The statute’s various fee ranges depending on how many days span before filing a motion to vacate or modify further reinforces its interpretation, the panel held.
“The [a]ct’s specification of different fees depending on whether the time to appeal has expired, i.e., before or after 30 days, is a strong indication that its provisions were intended to apply only to final orders,” Mason wrote. “If the fee is payable for motions to vacate nonfinal orders, as the [c]lerk contends, the differing fees for motions filed before or after the 30-day period makes no sense.”
Brown argued the plaintiffs’ statute interpretation could inspire litigants to label their filings as a “petition to reconsider” rather than one to vacate or modify.

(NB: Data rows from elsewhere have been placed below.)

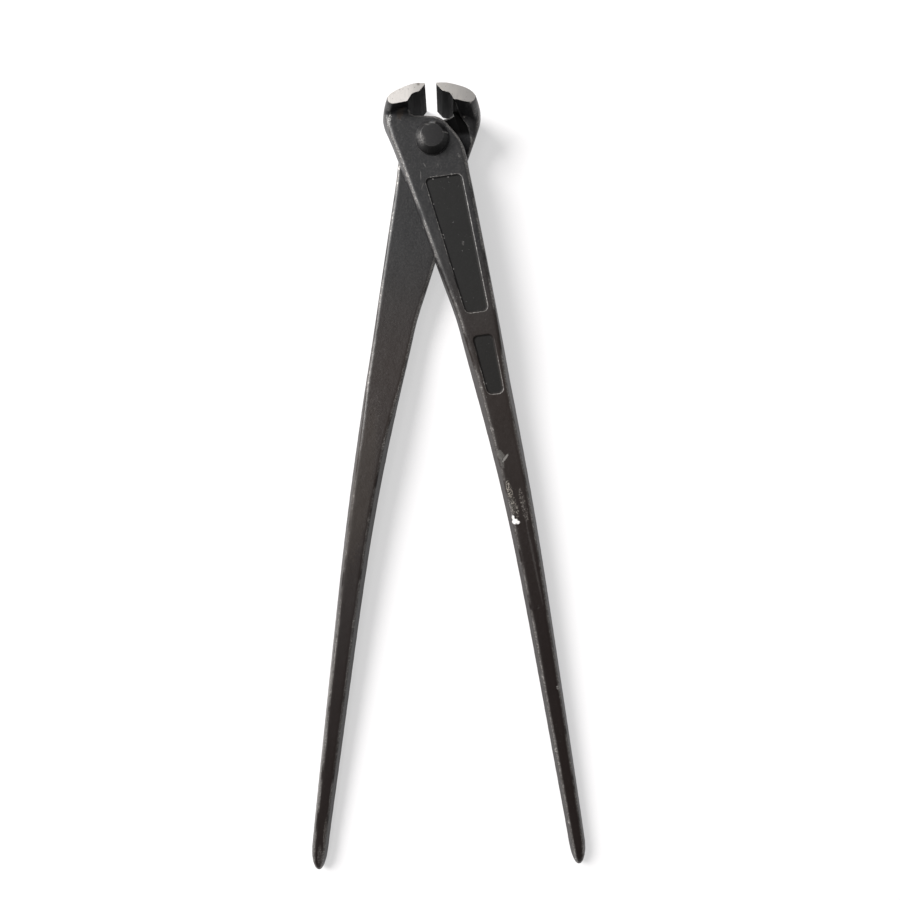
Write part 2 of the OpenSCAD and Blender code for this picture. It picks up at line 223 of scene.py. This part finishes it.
def milled_black(name, pocket_shadow):
    """A cutter's path, blackened after milling, with fine lines; where the second argument is 1, the pocket
    under the jaw is painted near black as its shadow.
    """
    made, tree, shader, place = start_material(name)
    lines = place.noise(1400, 3, 0.6, stretch=(1, 1, 0.06))
    around = place.node("ShaderNodeVectorMath", {"operation": "MULTIPLY"}, {0: place, 1: (1, 1, 0)})
    radius = around.node("ShaderNodeVectorMath", {"operation": "LENGTH"}, {0: around}, out="Value")
    rings = (radius * 9000 + place.noise(200, 2, 0.5) * 2).wave()
    axes = place.node("ShaderNodeSeparateXYZ", {}, {"Vector": place})
    # Painted shadow: from 2.6 to 4.8 mm along Y the pocket turns near black, for the shade under the jaw.
    painted_pocket_shadow = axes.other("Y").ramp(2.6 * MM, 4.8 * MM) * pocket_shadow
    colour = place.flat((0.017, 0.017, 0.0178)).mix(lines.ramp(0.4, 0.75) * 0.5, (0.034, 0.034, 0.035, 1))
    colour = colour.mix(painted_pocket_shadow, (0.0007, 0.0006, 0.0006, 1))
    shader_link(tree, colour, shader, "Base Color")
    shader_link(tree, 0.5 + lines.ramp(0.3, 0.7) * 0.12, shader, "Roughness")
    shader.inputs["Specular IOR Level"].default_value = 0.05
    height = lines + rings * 0.12
    bump = place.node("ShaderNodeBump", {}, {"Height": height, "Strength": 0.5, "Distance": 0.00003})
    shader_link(tree, bump, shader, "Normal")
    return made


def ground_steel():
    """Bare tool steel with the grain of a grinding belt, a little stained."""
    made, tree, shader, place = start_material("ground_steel")
    belt = place.noise(2600, 3, 0.65, stretch=(1, 0.07, 1))
    belt_fine = place.noise(6000, 2, 0.6, stretch=(1, 0.05, 1))
    stain = place.noise(330, 4, 0.65, shift=(2, 5, 1))
    spot = place.noise(1500, 2, 0.5, shift=(5, 2, 8)).ramp(0.66, 0.72)
    across = place.node("ShaderNodeSeparateXYZ", {}, {"Vector": place})
    pit = patch(place, -4.5, 17.6, 1.9, 1.5, 30)
    colour = place.flat((0.6, 0.575, 0.55))
    colour = colour.mix(across.ramp(-14 * MM, -20 * MM) * 0.8, (0.86, 0.82, 0.79, 1))
    colour = colour.mix(across.ramp(-9 * MM, -4 * MM), (0.42, 0.405, 0.385, 1))
    colour = colour.mix(across.ramp(0, 18 * MM), (0.27, 0.26, 0.25, 1))
    colour = colour.mix(belt.ramp(0.35, 0.7) * 0.25, (0.36, 0.345, 0.33, 1))
    colour = colour.mix(stain.ramp(0.5, 0.75) * 0.4, (0.3, 0.275, 0.25, 1))
    colour = colour.mix(spot.most(pit) * 0.8, (0.07, 0.055, 0.045, 1))
    shader_link(tree, colour, shader, "Base Color")
    shader_link(tree, 0.4 + belt * 0.12 + stain.ramp(0.45, 0.75) * 0.12, shader, "Roughness")
    shader_link(tree, 0.7 - spot.most(pit) * 0.65, shader, "Metallic")
    height = belt + belt_fine * 0.5
    bump = place.node("ShaderNodeBump", {}, {"Height": height, "Strength": 0.4, "Distance": 0.00002})
    shader_link(tree, bump, shader, "Normal")
    return made


def round_corners(points, steps=8):
    """The outline through points (x, y, radius), with an arc in place of each corner that has a radius."""
    outline = []
    for i, (px, py, radius) in enumerate(points):
        corner = Vector((px, py))
        before = (Vector(points[i - 1][:2]) - corner).normalized()
        after = (Vector(points[(i + 1) % len(points)][:2]) - corner).normalized()
        if not radius:
            outline.append(corner)
            continue
        half = before.angle(after) / 2
        centre = corner + (before + after).normalized() * radius / math.sin(half)
        first = corner + before * radius / math.tan(half) - centre
        last = corner + after * radius / math.tan(half) - centre
        whole = math.pi - 2 * half
        for k in range(steps + 1):
            share = k / steps
            arm = (first * math.sin((1 - share) * whole) + last * math.sin(share * whole)) / math.sin(whole)
            outline.append(centre + arm)
    return outline


def prism(name, *levels):
    """A block extruded through levels of height in mm and outline, all outlines with as many points."""
    height, outline = levels[0]
    mesh = bpy.data.meshes.new(name)
    corners = [(p.x * MM, p.y * MM, height * MM) for p in outline]
    mesh.from_pydata(corners, [], [tuple(range(len(outline)))])
    block = bpy.data.objects.new(name, mesh)
    bpy.context.scene.collection.objects.link(block)
    pick(block)
    choose_faces(mesh, lambda face: True)
    for next_height, next_outline in levels[1:]:
        bpy.ops.object.mode_set(mode="EDIT")
        rise = (next_height - height) * MM
        bpy.ops.mesh.extrude_region_move(TRANSFORM_OT_translate={"value": (0, 0, rise)})
        bpy.ops.object.mode_set(mode="OBJECT")
        for vertex in mesh.vertices:
            if vertex.select:
                nearest = min(range(len(outline)), key=lambda i: (outline[i] * MM - vertex.co.xy).length)
                vertex.co.xy = next_outline[nearest] * MM
        height, outline = next_height, next_outline
    choose_faces(mesh, lambda face: True)
    bpy.ops.mesh.normals_make_consistent(inside=False)
    bpy.ops.object.mode_set(mode="OBJECT")
    return block


def pick(*pieces):
    bpy.ops.object.select_all(action="DESELECT")
    for piece in pieces:
        piece.select_set(True)
    bpy.context.view_layer.objects.active = pieces[0]


def cut(piece, tool, finish):
    """The tool's block is taken out of the piece, and leaves its own finish there."""
    tool.data.materials.clear()
    tool.data.materials.append(finish)
    pick(piece)
    step = piece.modifiers.new("cut", "BOOLEAN")
    step.operation = "DIFFERENCE"
    step.solver = "MANIFOLD"
    step.material_mode = "TRANSFER"
    step.object = tool
    bpy.ops.object.modifier_apply(modifier="cut")
    bpy.data.objects.remove(tool)


def rod(radius, low, high, vertices):
    """A round block about the rivet's axis."""
    middle = (0, 0, (low + high) / 2 * MM)
    bpy.ops.mesh.primitive_cylinder_add(
        vertices=vertices, radius=radius * MM, depth=(high - low) * MM, location=middle)
    block = bpy.context.object
    block.data.transform(block.matrix_world)
    block.matrix_world = Matrix()
    return block


def modifier(piece, kind, **settings):
    pick(piece)
    step = piece.modifiers.new(kind, kind)
    for name, value in settings.items():
        setattr(step, name, value)
    bpy.ops.object.modifier_apply(modifier=kind)


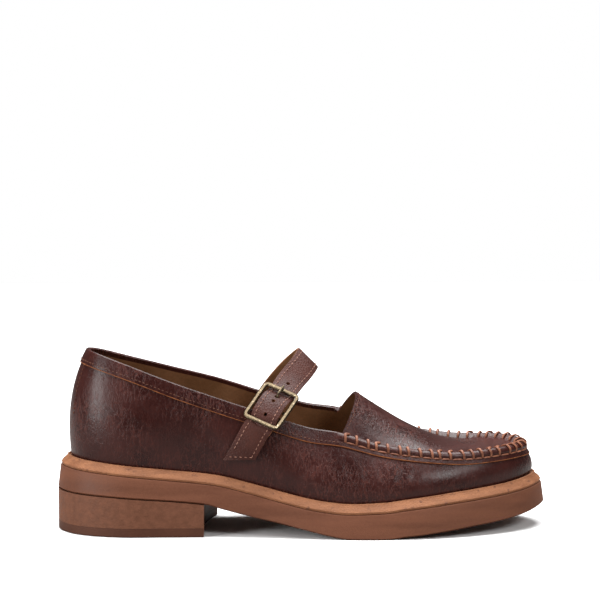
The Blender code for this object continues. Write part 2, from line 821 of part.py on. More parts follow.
def build_frame(collection, cutters, material):
    """Rounded rectangle of flat bar, with the centre bar bent down behind the strap."""
    centre, along, across, out = buckle_axes()
    half_long = (FRAME_LENGTH - FRAME_BAR) / 2
    half_wide = (FRAME_WIDTH - FRAME_BAR) / 2
    radius = FRAME_CORNER - FRAME_BAR / 2
    path, firsts = [], []
    for up, side, start in ((1, 1, 0), (1, -1, 90), (-1, -1, 180), (-1, 1, 270)):
        hub = centre + along * up * (half_long - radius) + across * side * (half_wide - radius)
        for step in range(CORNER_STEPS + 1):
            turn = math.radians(start + step * 90 / CORNER_STEPS)
            radial = along * math.sin(turn) + across * math.cos(turn)
            path.append(hub + radial * radius)
            firsts.append(radial)
    frame = sweep_object("buckle_frame", path, firsts, [out] * len(path),
                         rounded_bar(FRAME_BAR, FRAME_THICK), collection, material, closed=True)
    sink = -CENTRE_BAR_SINK
    bend = CENTRE_BAR_BEND
    bar_path = [
        buckle_point(0, -half_wide, BAR_ROOT),
        buckle_point(0, -half_wide, sink + bend),
        buckle_point(0, bend - half_wide, sink),
        buckle_point(0, half_wide - bend, sink),
        buckle_point(0, half_wide, sink + bend),
        buckle_point(0, half_wide, BAR_ROOT),
    ]
    seconds = [across, unit(across + out), out, out, unit(out - across), -across]
    bar = sweep_object("centre_bar", bar_path, [along] * len(bar_path), seconds,
                       circle(CENTRE_BAR_RADIUS, HOLE_SIDES), cutters, material)
    cut(frame, bar, "UNION")
    return frame


def build_tab(collection, cutters, material):
    """Strip sewn on the quarter that folds round the centre bar, with a slot for the prong."""
    hook = CENTRE_BAR_RADIUS + GAP + TAB_THICK
    turns = [math.radians(degrees) for degrees in range(-105, 196, 30)]
    fold = [Level(hook * math.cos(turn), hook * math.sin(turn) - CENTRE_BAR_SINK) for turn in turns]
    rows = hug_rows(TAB_ON_WALL, -1) + level_rows(TAB_OVER_EDGE + fold)
    surface = Surface()
    rings = []
    for point, ahead, side, face in zip(*line_frames(rows)):
        corners = ((-1, 0), (1, 0), (1, TAB_THICK), (-1, TAB_THICK))
        ring = [point + side * (sign * TAB_WIDTH / 2) + face * depth for sign, depth in corners]
        rings.append(surface.row(ring))
    for near, far in zip(rings, rings[1:]):
        surface.band(near, far, closed=True)
    surface.faces.append(rings[0])
    surface.faces.append(rings[-1][::-1])
    tab = new_object("buckle_tab", surface.points, surface.faces, collection, material)
    half = PRONG_SLOT_WIDTH / 2
    start = buckle_point(0, -half, -CENTRE_BAR_SINK)
    end = buckle_point(0, half, -CENTRE_BAR_SINK)
    slot = new_rod("prong_slot", start, end, PRONG_SLOT_RADIUS, ROUND_SIDES, cutters)
    cut(tab, slot)
    return tab


def build_prong(collection, cutters, material):
    """Pin with an eye round the centre bar, up through the strap and over the top bar."""
    across = buckle_axes()[2]
    sink = -CENTRE_BAR_SINK
    half = PRONG_EYE_WIDTH / 2
    eye_inner = CENTRE_BAR_RADIUS + PRONG_EYE_PLAY
    eye_outer = eye_inner + PRONG_EYE_WALL
    eye = new_rod("buckle_prong", buckle_point(0, -half, sink), buckle_point(0, half, sink),
                  eye_outer, ROUND_SIDES, collection, material)
    bore = new_rod("prong_bore", buckle_point(0, -2 * half, sink), buckle_point(0, 2 * half, sink),
                   eye_inner, ROUND_SIDES, cutters)
    path = [buckle_point(row.along, 0, row.out) for row in PRONG]
    run = unit(np.gradient(np.array(path), axis=0))
    seconds = [np.cross(across, direction) for direction in run]
    arm = sweep_object("prong_arm", path, [across] * len(path), seconds,
                       circle(PRONG_RADIUS, PRONG_SIDES), cutters, material)
    cut(eye, arm, "UNION")
    cut(eye, bore)
    return eye


def main():
    clear_scene()
    shoe = new_collection("loafer")
    cutters = new_collection("loafer_cutters")
    oxblood = new_material("upper_leather", (0.085, 0.022, 0.018), 0.35)
    strap_leather = new_material("strap_leather", (0.11, 0.03, 0.022), 0.4)
    tan = new_material("welt_leather", (0.36, 0.17, 0.08), 0.6)
    sole_brown = new_material("sole_brown", (0.23, 0.09, 0.045), 0.55)
    heel_brown = new_material("heel_brown", (0.21, 0.09, 0.048), 0.6)
    lift_brown = new_material("lift_brown", (0.14, 0.055, 0.028), 0.6)
    lining = new_material("lining", (0.16, 0.07, 0.03), 0.7)
    brass = new_material("antique_brass", (0.32, 0.24, 0.14), 0.35, 1.0)
    prong_brass = new_material("prong_brass", (0.34, 0.26, 0.16), 0.35, 1.0)
    tab_leather = new_material("tab_leather", (0.09, 0.025, 0.02), 0.45)

    build_upper(shoe, oxblood)
    build_insole(shoe, lining)
    build_welt(shoe, tan)
    build_outsole(shoe, sole_brown)
    heel_slab("heel_block", ((LIFT + 0.1, 0.0), (None, 0.0)), shoe, heel_brown)
    lift_levels = ((0.0, LIFT_EDGE), (LIFT_EDGE, 0.0), (LIFT, 0.0))
    heel_slab("top_lift", lift_levels, shoe, lift_brown)
    build_strap(shoe, cutters, strap_leather)
    build_frame(shoe, cutters, brass)
    build_tab(shoe, cutters, tab_leather)
    build_prong(shoe, cutters, prong_brass)


main()
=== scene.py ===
"""Looks of the buckled loafer: leather, seams, cords, sole, brass, light and camera."""

import math
from collections import namedtuple
from functools import lru_cache

import bmesh
import bpy
import numpy as np
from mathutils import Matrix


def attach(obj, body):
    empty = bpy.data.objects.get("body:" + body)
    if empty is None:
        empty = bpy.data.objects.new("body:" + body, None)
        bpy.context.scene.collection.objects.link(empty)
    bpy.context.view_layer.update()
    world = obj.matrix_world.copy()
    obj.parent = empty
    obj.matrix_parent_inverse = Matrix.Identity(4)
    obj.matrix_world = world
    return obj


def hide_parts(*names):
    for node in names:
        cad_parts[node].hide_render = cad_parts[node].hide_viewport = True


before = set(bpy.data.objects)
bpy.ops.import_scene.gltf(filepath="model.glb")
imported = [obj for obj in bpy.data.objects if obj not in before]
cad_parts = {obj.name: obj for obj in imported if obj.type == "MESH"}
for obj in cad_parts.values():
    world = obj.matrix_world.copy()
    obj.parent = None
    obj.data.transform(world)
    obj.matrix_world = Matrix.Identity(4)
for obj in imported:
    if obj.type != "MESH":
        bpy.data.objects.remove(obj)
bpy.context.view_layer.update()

bpy.ops.object.select_all(action="DESELECT")
HERE = bpy.context.scene.collection
MM = 0.001

# Driving sizes.
GAP = 0.3                 # air between neighbouring pieces
LEATHER = 1.8             # upper wall, leather and lining together
BAND_WIDTH = 8.5          # topline band, from the collar edge down
BAND_STEP = 0.8           # how far the band and the seam strip stand proud
ROLL_WIDTH = 5.0          # rolled seam, from its crest down the wall
ROLL_HEIGHT = 1.9         # rolled seam, out from the wall
ROLL_INSIDE = 2.4         # from the roll's crest inwards to the foot of the plug
ROLL_DROP = 1.9           # the plug's foot below the roll's crest
THROAT_BOW = 10.0         # middle of the plug's throat edge ahead of its corners
WELT_WIDTH = 5.5          # from the upper's foot out to the welt's corner
WELT_FALL = 3.6           # the welt's corner below the upper's foot
WALL_TOP = 5.0            # outsole's top face below the upper's foot
WALL_FLARE = 1.6          # the sole wall leans out this much down its height
LIFT = 5.0                # top lift thickness
LIFT_EDGE = 0.6           # worn lower edge of the top lift
HEEL_FRONT_LATERAL = -54.5
HEEL_FRONT_MEDIAL = -46.5
HEEL_FRONT_HOLLOW = 3.7   # how deep the heel's front is hollowed
INSOLE = 2.4              # sock and board above the upper's foot

STRAP_WIDTH = 15.4
STRAP_THICK = 1.8
HOLES_AT = (20.7, 2.4, -6.8)   # along the strap from the buckle's middle
HOLE_RADIUS = 1.1
PRONG_HOLE_AT = 7.0
PRONG_HOLE_RADIUS = 1.6

# Mesh density.
STEPS_PER_STATION = 10
ROWS_BELOW_BAND = 26
RUNG_STEPS = 40
FRONT_STEPS = 30          # across the heel's hollowed front
HOLE_SIDES = 20
STRAP_STEPS = 8           # between two rows of the strap's tables
HOLE_REACH = 4.0          # half the length of the rods that cut the strap's holes

# Side profile: height of the tread and of the upper's foot along the shoe.
Profile = namedtuple("Profile", "x tread foot")
PROFILE = [
    Profile(-142, 23.6, 42.8),
    Profile(-113, 22.8, 40.2),
    Profile(-90, 21.4, 37.8),
    Profile(-54, 18.4, 34.3),
    Profile(-45, 15.8, 33.0),
    Profile(-30, 12.0, 29.4),
    Profile(-11, 7.8, 24.5),
    Profile(4, 4.2, 21.0),
    Profile(15, 1.7, 19.3),
    Profile(26, 0.0, 18.5),
    Profile(46, 0.0, 19.3),
    Profile(56, 1.2, 20.6),
    Profile(68, 2.3, 22.0),
    Profile(83, 4.1, 23.7),
    Profile(99, 6.0, 25.2),
    Profile(115, 7.8, 26.8),
    Profile(127, 9.6, 28.5),
    Profile(142, 13.2, 31.4),
]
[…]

“But this problem is independent of the issue at hand; crafty litigators can rename their documents regardless of whether the statute applies only to final orders,” Mason wrote.
The panel also rejected the argument that the plaintiffs’ suit failed to state a claim without the statute affording a private right of action to do so.
It found such an inference unnecessary since the plaintiffs’ mandamus action is not seeking tortlike relief but rather an order compelling the clerk to comply with state statute.
For similar reasons, the panel held, Brown also cannot argue she has statutory and common law tort immunity in the case, as “Gassman does not seek damages; he merely seeks a refund of certain fees that were improperly collected” under the statute.
“In any case, imposition of fees in accordance with the [a]ct is clearly ministerial rather than discretionary and is therefore not protected by either statutory or common law tort immunity,” Mason wrote. “The [c]lerk has no discretion to determine (i) whether to collect a fee or (ii) the amount of the fee.”
Cook County Deputy State’s Attorney Donald J. Pechous and Assistant State’s Attorneys Sisavanh B. Baker and Marie D. Spicuzza represented Brown’s office. Citing the case’s status as pending litigation, a spokeswoman with the state’s attorney’s office declined to comment.
Justices P. Scott Neville Jr. and Daniel J. Pierce concurred in the opinion, David Gassman, et al. v. The Clerk of the Circuit Court of Cook County, 2017 IL App (1st) 151738.